*DATA SUPPLIED*:
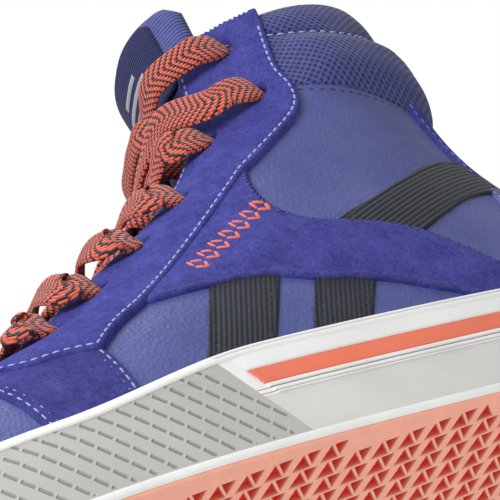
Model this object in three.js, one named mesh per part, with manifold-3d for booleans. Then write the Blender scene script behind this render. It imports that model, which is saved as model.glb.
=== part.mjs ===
// A left basketball high top on a cupsole, in millimetres.
// The toe points to -X, the heel to +X, the lateral (outer) side to -Y, and +Z is up.
// The tread stands on z = 0.
import * as THREE from "three";
import { mergeVertices } from "three/addons/utils/BufferGeometryUtils.js";
import Module from "manifold-3d";

const wasm = await Module();
wasm.setup();

// ---- Driving dimensions ----
const GAP = 0.35; // clearance between touching pieces
const LATERAL = -1; // the sign of y on each half
const MEDIAL = 1;
const LEATHER = 1.6; // thickness of the quarter leather
const OVERLAY = 1.5; // thickness of the sewn overlays
const TOE_LIFT = 7; // toe spring at the tip
const TOE_LIFT_FROM = -80; // x where the toe spring starts
const TOE_LIFT_RUN = 70;
const WALL_LOW = 29; // height of the cupsole's side wall along the forefoot
const WALL_HIGH = 35; // and from the midfoot to the heel
const WALL_INNER = 0.5; // the side wall's clearance over the upper
const STRIPE = { low: 21.5, high: 27, depth: 1.5, from: -6, slant: 4 };
const EYELET_R = 2.7;
const THROAT_FRONT = -46; // x of the throat's front end
const COLLAR_RING = 10; // the loop of the upper that is the collar's rim
const SECTIONS = 36; // divisions around the shoe
const ROWS = 12; // divisions from the sole to the collar

// The upper is a stack of tilted loops, from the sole up to the collar; the last one carries on into the
// tongue. Each has a front and a back point (x, z), its half widths on the lateral side at the ball, waist and
// heel, what the medial side differs by, how much of the toe spring it takes, and how far its middle dips.
const LOOPS = [
  { front: [-143, 21], back: [146, 20], half: [52, 41, 36], medial: [-3, -8, -1], lift: 1, dip: 0 },
  { front: [-147, 37], back: [150, 38], half: [52, 43, 37], medial: [-3, -7, -1], lift: 1, dip: 0 },
  { front: [-139, 51], back: [151, 55], half: [49, 43, 37], medial: [-3, -5, -1], lift: 1, dip: 0 },
  { front: [-118, 60], back: [149, 72], half: [43, 42, 36], medial: [-2, -4, 0], lift: 0.8, dip: 0 },
  { front: [-89, 67], back: [145, 88], half: [38, 41, 35], medial: [-1, -2, 0], lift: 0.5, dip: 0 },
  { front: [-58, 77], back: [141, 102], half: [37, 39, 34], medial: [0, -1, 0], lift: 0, dip: 0 },
  { front: [-27, 91], back: [139, 115], half: [37, 38, 34], medial: [0, 0, 0], lift: 0, dip: 0 },
  { front: [4, 106], back: [139, 128], half: [37, 38, 34], medial: [0, 0, 0], lift: 0, dip: 1 },
  { front: [32, 124], back: [140, 142], half: [37, 38, 34], medial: [0, 0, 0], lift: 0, dip: 2 },
  { front: [51, 149], back: [142, 158], half: [37, 38, 35], medial: [0, 0, 0], lift: 0, dip: 3 },
  { front: [63, 181], back: [145, 177], half: [38, 39, 36], medial: [0, 0, 0], lift: 0, dip: 6 },
  { front: [70, 208], back: [149, 192], half: [38, 40, 37], medial: [0, 0, 0], lift: 0, dip: 8 },
];
const WIDTH_AT = [0.28, 0.62, 0.88]; // where along a loop the three half widths are
const TOE_POWER = 0.76; // the loops are ovals; a lower power makes an end blunter
const HEEL_POWER = [0.46, 0.8]; // at the sole and from the ankle up
const ANKLE_LOOP = 6;

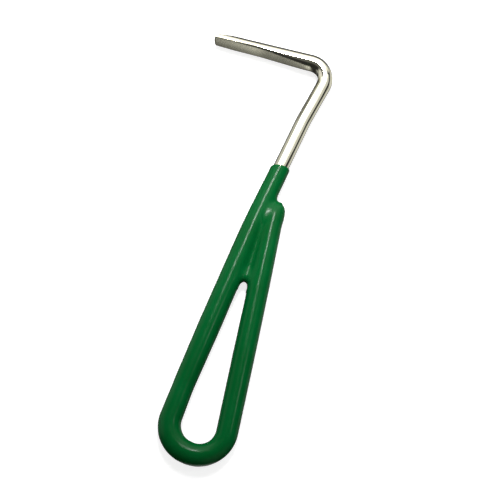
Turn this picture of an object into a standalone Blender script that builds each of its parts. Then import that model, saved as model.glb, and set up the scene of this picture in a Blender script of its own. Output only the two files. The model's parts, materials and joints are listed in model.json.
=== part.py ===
"""Hoof pick with a dipped handle.

One length of round steel bar makes the hook, the shank and the loop of the handle.
The bar's free end comes back beside the shank, where two weld beads close the loop.
A dipped skin of vinyl covers the loop, the welds and the lower end of the shank.

The tool lies flat: +Y runs from the handle to the hook, the hook points to -X, and +Z is up.
The tables are a flat drawing in millimetres, with its zero on the shank's axis at the edge
of the vinyl. An empty carries the whole drawing to the frame's origin, which is below the
middle of the tool, on the surface that it lies on.
"""

import itertools
import math

import bmesh
import bpy
from mathutils import Matrix, Vector

MM = 0.001

# The bar: its bends as corners of the centreline, each with the radius that rounds it.
BAR_RADIUS = 3.0
FREE_END = (6.2, -17.6)
HOOK_TIP = (-47.35, 41.3)
BAR_CORNERS = (
    (6.2, -21.2, 30.0),  # the return leg splays away from the shank
    (27.45, -115.4, 10.2),  # the two corners of the loop
    (4.3, -115.3, 10.4),
    (2.7, -93.0, 30.0),  # a slight knee above the loop
    (0.0, -25.0, 300.0),  # the leg runs on into the shank
    (0.0, 22.0, 40.0),  # the shank leans out before the hook
    (1.6, 48.2, 7.4),  # the hook
)
BEND_STEP = math.radians(7.0)
LONGEST_STRAIGHT = 12.0

# The hook is pressed flat on its inner side, and its back stays round. Each table goes by the
# distance from the tip. Inwards is from the bar's axis towards the hook's inner side.
FLAT_INWARDS = (
    (20.0, 1.6),
    (27.0, 1.95),
    (36.0, 2.5),
    (40.0, 2.75),
    (43.0, 2.65),
    (46.0, 2.45),  # the inside of the bend is drawn in to a tight corner
    (49.0, 2.75),
    (53.0, 3.0),
    (60.0, 3.0),
)
WIDEST_INWARDS = ((20.0, 1.55), (27.0, 1.2), (38.0, 0.8), (50.0, 0.3), (60.0, 0.0))
BACK_OUTWARDS = ((12.0, 2.5), (30.0, 2.9), (42.0, 3.2), (60.0, 3.0))
HALF_WIDTHS = ((0.0, 3.6), (8.0, 4.0), (20.0, 4.15), (44.0, 4.1), (50.0, 3.75), (60.0, 3.0))
RING_POINTS = 32
FLAT_POINTS = 8  # of those, the ones across the flat

# The back is ground to a chisel at the tip, and the cut edges are broken.
CHISEL_LENGTH = 10.5
TIP_THICKNESS = 1.7
EDGE_BREAK = 0.25
EDGE_ANGLE = math.radians(32.0)

# The vinyl's outer radius, at distances along the bar from its free end.
GAP = 0.3  # between pieces that touch on the real tool
VINYL_RADII = (
    (0.0, 3.75),
    (25.0, 4.10),
    (60.0, 4.20),
    (95.0, 4.05),
    (115.0, 4.35),
    (132.0, 4.05),
    (160.0, 4.35),
    (195.0, 4.15),
    (222.0, 3.75),
    (240.0, 3.60),
)
VINYL_SIDES = 24
VINYL_OVER_END = 4.2  # beyond the bar's free end
VINYL_DOME = (6.2, 3.0)  # the length of that rounded end, and how far it narrows
VINYL_RIM = (0.35, 0.35)  # the same at the edge on the shank
ABOVE_RIM = 6.0

# Vinyl fills the narrow end of the loop: a web that thins out towards a rounded crotch.
WEB_TOPS = (-11.0, -15.5)  # on the shank and on the return leg
WEB_HALF_THICKNESS = ((-51.0, 1.4), (-30.0, 2.4), (-20.0, 2.8), (-11.0, 2.2))
CROTCH_CENTRE = (6.9, -50.8)
CROTCH_RADIUS = 2.7

# The weld beads, one in the groove on each face, and the vinyl that covers them.
BEAD_CENTRE = (3.1, -20.4, 2.0)
BEAD_HALF_SIZE = (2.1, 3.4, 0.9)
BEAD_COVER = 0.9

STEEL = {"colour": (0.80, 0.78, 0.66, 1.0), "metallic": 1.0, "roughness": 0.12}
WELD = {"colour": (0.42, 0.40, 0.38, 1.0), "metallic": 1.0, "roughness": 0.45}
VINYL = {"colour": (0.0, 0.09, 0.02, 1.0), "metallic": 0.0, "roughness": 0.2}


# ---------------------------------------------------------------- scene helpers


def clear_scene():
    for obj in list(bpy.data.objects):
        bpy.data.objects.remove(obj)


def new_collection(name):
    collection = bpy.data.collections.new(name)
    bpy.context.scene.collection.children.link(collection)
    return collection


def principled(name, finish):
    material = bpy.data.materials.new(name)
    material.use_nodes = True
    shader = material.node_tree.nodes["Principled BSDF"]
    shader.inputs["Base Color"].default_value = finish["colour"]
    shader.inputs["Metallic"].default_value = finish["metallic"]
    shader.inputs["Roughness"].default_value = finish["roughness"]
    return material


def mesh_object(name, bm, collection):
    """An object that holds the bmesh, which is in millimetres, at its real size."""
    bmesh.ops.scale(bm, vec=(MM, MM, MM), verts=bm.verts)
    bmesh.ops.recalc_face_normals(bm, faces=bm.faces)
    mesh = bpy.data.meshes.new(name)
    bm.to_mesh(mesh)
    bm.free()
    obj = bpy.data.objects.new(name, mesh)
    collection.objects.link(obj)
    return obj


def as_mesh(curve_object):
    """The curve's evaluated shape as a mesh object of the same name, with its caps welded on."""
    bpy.context.view_layer.update()
    graph = bpy.context.evaluated_depsgraph_get()
    mesh = bpy.data.meshes.new_from_object(curve_object.evaluated_get(graph))
    bm = bmesh.new()
    bm.from_mesh(mesh)
    bmesh.ops.remove_doubles(bm, verts=bm.verts, dist=0.001 * MM)
    bmesh.ops.recalc_face_normals(bm, faces=bm.faces)
    bm.to_mesh(mesh)
    bm.free()
    name = curve_object.name
    collection = curve_object.users_collection[0]
    matrix = curve_object.matrix_world.copy()
    bpy.data.objects.remove(curve_object)
    obj = bpy.data.objects.new(name, mesh)
    obj.matrix_world = matrix
    collection.objects.link(obj)
    return obj


def boolean(obj, other, operation, crosses_itself=False):
    modifier = obj.modifiers.new(f"{operation.lower()} {other.name}", "BOOLEAN")
    modifier.object = other
    modifier.operation = operation
    modifier.solver = "EXACT"
    modifier.use_self = crosses_itself


def hide_cutters(cutters):
    for obj in cutters.objects:
        obj.hide_render = True
        obj.display_type = "WIRE"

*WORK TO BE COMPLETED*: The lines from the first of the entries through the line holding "wasm.setup();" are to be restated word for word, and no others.

*THE SOLUTION*:
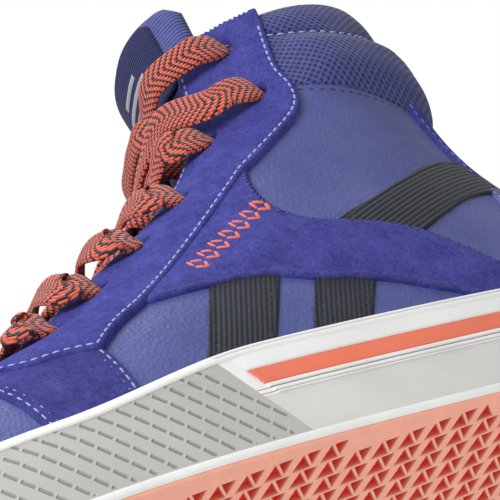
Model this object in three.js, one named mesh per part, with manifold-3d for booleans. Then write the Blender scene script behind this render. It imports that model, which is saved as model.glb.
=== part.mjs ===
// A left basketball high top on a cupsole, in millimetres.
// The toe points to -X, the heel to +X, the lateral (outer) side to -Y, and +Z is up.
// The tread stands on z = 0.
import * as THREE from "three";
import { mergeVertices } from "three/addons/utils/BufferGeometryUtils.js";
import Module from "manifold-3d";

const wasm = await Module();
wasm.setup();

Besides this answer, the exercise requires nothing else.